渐渐地,高高的躯体一天比一天疲软,疾病接踵而来,他知道大限已近。

那天他想唱几句。开口一试,声音有点颤抖,但仍然浑厚。他拖着长长的尾音唱出三句:

泰山其颓乎!

梁木其坏乎!

哲人其萎乎!

唱过之后七天,这座泰山真的倒了。连同南坡的阳光、北坡的风雪,一起倒了。

千里古道,万丈西风,顷刻凝缩到了他卧榻前那双麻履之下。

点评一:

两个伟大哲人的行走:老子飘逸,孔子坚韧。怀揣大道而如夸父追日,行走者莫不如此。对真理与生命之源的体认,为何必须经由脚踏实地的行走?敢于将自我放逐,方有大境界的获得。(老愚)

点评二:

商王向西迁都河南殷地迎来殷商黄金时代、孔子西行河南洛阳问礼老子、老子骑牛西出函谷关消失于旷野、孔子西行卫国开始周游列国……本文并置事件,以叙事胜,以隐喻胜,足矣。在史实面前,感慨往往是无力的话语泡沫。
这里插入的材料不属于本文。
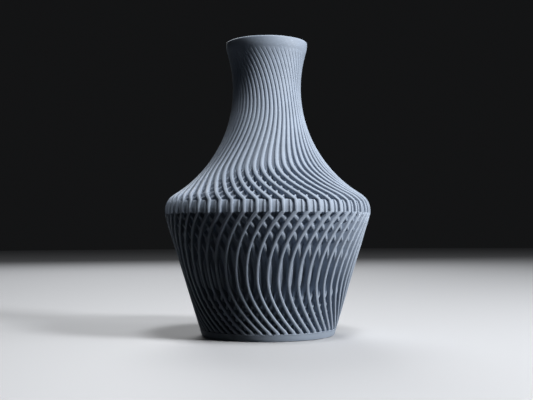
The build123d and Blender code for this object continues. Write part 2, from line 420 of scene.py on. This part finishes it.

(马策)

点评三:

行走,是一种生命的常态,也是一种生命的哲学。在老子看来,世间万物都该顺其自然,任何企图改变的举措行为都徒劳无益。在他身后,清晰地映照出一条人生的航标与指向:萧然出尘,避世无为。而孔子就不那么想,也不那么做。他带着弟子周游列国,周旋于宫邑红尘。他勉力而为,乐此不疲。在他身后,显示着一条与老子背反的人生走向:生无所息,知难而进。

两位智者的会面,促成了中华民族两种原创精神的汇合,即当代学者李泽厚先生归纳的汉民族文化心理:儒道互补。(傅应湘)

诸子百家中,有两个“子”,我有点躲避。

第一个是庄子。我是二十岁的时候遇到他的,当时我正遭受家破人亡、衣食无着的大灾难,不知如何生活下去。一个同学悄悄告诉我,他父亲九年前(也就是一九五七年)遭灾时要全家读《庄子》。这个暗示让我进入了一个惊人的阅读过程。我渐渐懂了,面对灾难,不能用灾难语法,另有一种语法直通精神自由的诗化境界。由此开始,我的生命状态不再一样,每次读庄子的《秋水》、《逍遥游》、《齐物论》、《天下》等篇章,就像在看一张张与我有关的心电图。对于这样一个过于亲近的先哲,我难于进行冷静、公正的评述,因此只能有所躲避。

第二个是韩非子,或扩大为法家。躲避它的理由不是过于亲近,而是过于熟识。权、术、势,从过去到现在都紧紧地包裹着中国社会。本来它也是有大气象的,冷峻地塑造了一个大国的基本管治格局。但是,越到后来越成为一种普遍的制胜权谋,渗透到从朝廷到乡邑的一切社会结构之中,渗透到很多中国人的思维之内。直到今天,不管是看历史题材的电影、电视,还是听讲座、逛书店,永远是权术、谋略,谋略、权术,一片恣肆汪洋。以致很多外国人误以为,这就是中国历史和中国文化的主干。对于这样一种越来越盛的风气,怎么能不有所躲避呢?